As with One Hyde Park, both 432 Park Avenue and One57 are backed by seasoned, high-profile developers as wealthy and discerning as many of their buyers: Macklowe Properties’ Harry B Macklowe (working in conjunction with CIM Group) at the former and Gary Barnett of Extell Development Company at the latter. For Macklowe (a noted art and architecture enthusiast), Viñoly’s grid-like arrangement of 10ft by 10ft windows is “seductive and classical – a wonderfully pure example of architecture inspired somewhat by Austrian Secessionist architect Josef Hoffmann”. Viñoly’s design stands in sharp contrast to One57’s darkly fluid, glass-panelled façade.
Another key difference is that One57 will include – and be fully serviced by – a flagship Park Hyatt hotel, while 432 Park Avenue is residential only, though with a private restaurant, spa, screening room and concierges.
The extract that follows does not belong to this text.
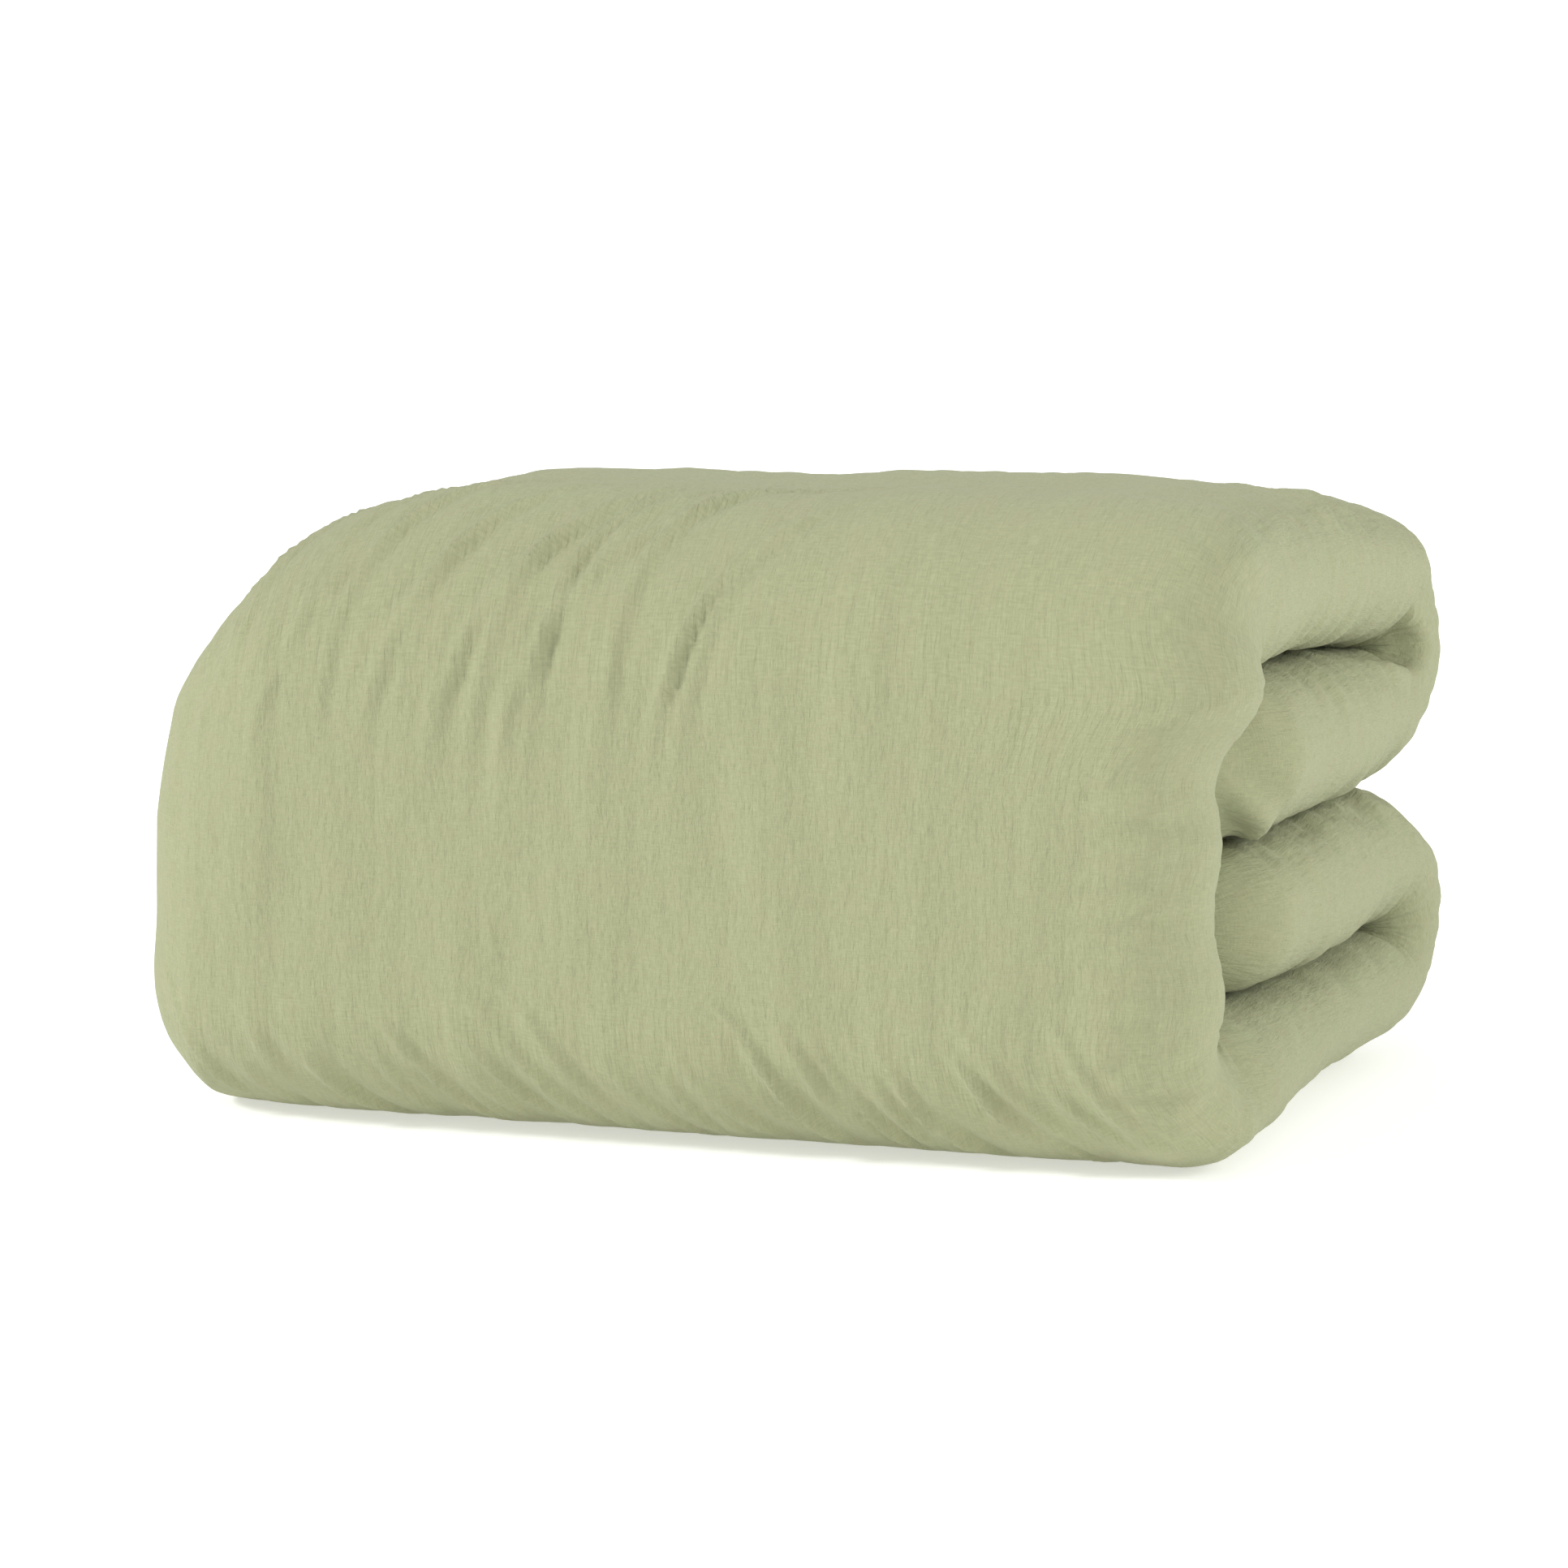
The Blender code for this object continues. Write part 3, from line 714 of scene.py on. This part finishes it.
def build_closures(materials):
    """Head seam, button band, buttonhole band, buttons and ties."""
    seam_q, lap_q, band_q = 0.0019, 0.0002, 0.0027      # outward distances from the ply's middle
    sewing_inset, tuck_in = 0.003, 0.0003
    head = fold_band("head_seam_felled", HEAD_Y - tuck_in, HEAD_Y - SEAM_WIDTH,
                     PLY_MIDDLE - seam_q, PLY_MIDDLE + seam_q, HEAD_LAYER_Z, -1, materials["hem"])
    inner = fold_band("button_band_cloth", FOOT_Y - tuck_in, FOOT_Y - BAND_WIDTH,
                      PLY_MIDDLE - band_q, PLY_MIDDLE - lap_q, FOOT_LAYER_Z, 1, materials["hem"])
    outer = fold_band("buttonhole_band_cloth", FOOT_Y - tuck_in, FOOT_Y - BAND_WIDTH,
                      PLY_MIDDLE + lap_q, PLY_MIDDLE + band_q, FOOT_LAYER_Z, 1, materials["hem"])
    for piece, node, body in ((head, "head_seam", "upper_half"),
                              (inner, "button_band", "lower_half"),
                              (outer, "buttonhole_band", "lower_half")):
        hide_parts(node)
        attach(piece, body)
    stitches("head_stitches", HEAD_Y - sewing_inset, PLY_MIDDLE + seam_q, HEAD_LAYER_Z, -1,
             "upper_half", materials["thread"])
    for k, inset in enumerate((sewing_inset, BAND_WIDTH - sewing_inset)):
        stitches("band_stitches_%d" % (k + 1), FOOT_Y - inset, PLY_MIDDLE + band_q,
                 FOOT_LAYER_Z, 1, "lower_half", materials["thread"])
    for number, ply in enumerate((1, 1, 1, -1, -1, -1), start=1):
        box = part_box("button_%d" % number)
        centre_x = (box[0][0] + box[1][0]) / 2
        seat = placed(np.array([centre_x]), FOOT_Y - BAND_WIDTH / 2,
                      np.array([PLY_MIDDLE + BUTTON_SEAT]) * ply, FOOT_LAYER_Z, 1)[0]
        button = build_button("wood_button_%d" % number, seat, ply, materials["button"])
        thread = build_button_thread("button_thread_%d" % number, seat, ply, materials["thread"])
        thread.parent = button
        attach(button, "lower_half")
        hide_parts("button_%d" % number)
    for end, layer_z, side, y, body in (("head", HEAD_LAYER_Z, -1, HEAD_Y, "upper_half"),
                                        ("foot", FOOT_LAYER_Z, 1, FOOT_Y, "lower_half")):
        for letter, ply in (("a", 1), ("b", -1)):
            tie = build_tie("tie_tape_%s_%s" % (end, letter), layer_z, side, ply, y,
                            materials["tape"])
            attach(tie, body)
            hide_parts("corner_tie_%s_%s" % (end, letter))


def button_top(x, y, radius):
    """Height of the button's dished upper face, with its four holes."""
    height = BUTTON_HEIGHT - BUTTON_DISH * (1 - float(smooth(0.0052, 0.0068, np.array(radius))))
    edge = max(0.0, (radius - BUTTON_RIM) / BUTTON_ROUNDING)
    height -= 0.0008 * edge * edge
    for side_x, side_y in ((1, 1), (1, -1), (-1, 1), (-1, -1)):
        away = math.hypot(x - side_x * BUTTON_HOLE_OFFSET, y - side_y * BUTTON_HOLE_OFFSET)
        height -= BUTTON_HOLE_DEPTH * float(1 - smooth(0.0006, 0.0010, np.array(away)))
    return height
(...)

Macklowe says that this set-up is a nod “to privacy and exclusivity. 432 Park Avenue is totally dedicated to its residents.” And with 70 per cent of the building’s buyers coming from the US, including many already based in Manhattan, it makes sense that it has forgone the hotel.
But for One57 buyer Michael Holtz, the Park Hyatt proved key. “There is a desire today to replicate the lifestyle experienced when travelling,” says the owner of upmarket travel agency Smart Flyer, who purchased a three-bedroom, park-facing unit earlier this year. With half of One57’s buyers based abroad, the hotel component is likely to hold equal appeal with them. Indeed, four blocks south, on West 53rd Street, the 114-room, 61-condo Baccarat Hotel & Residences is being constructed and will be capped by a $60m five-bedroom penthouse.
As New York’s new billionaire buyers push prime-property figures close to that magical $100m mark, real-estate insiders are quietly wondering whether these prices can be sustained. Already, One57 developer Extell is working on a mixed-use tower poised to top 1,500ft in height – and exceed its predecessor’s prices. But Macklowe is adamant that 432 Park Avenue, despite its $7m entry point (rising to $95m), represents value: “The ceiling heights, finishings and unusual windows are like works of art,” he says.
Hyperbole aside, Macklowe may not be entirely off base, notes London-based Liam Bailey, head of residential research at estate agent Knight Frank. New York, he explains, now rivals London as a key destination for global wealth and the global wealthy, “but prime New York property prices remain below London levels” – roughly $2,200 per square foot in New York, compared with $4,300 in London and more than $5,000 in Hong Kong. “As an ever-widening pool of people acquires ever-widening wealth, there’s no reason to think New York’s prime-property prices couldn’t rise even further.”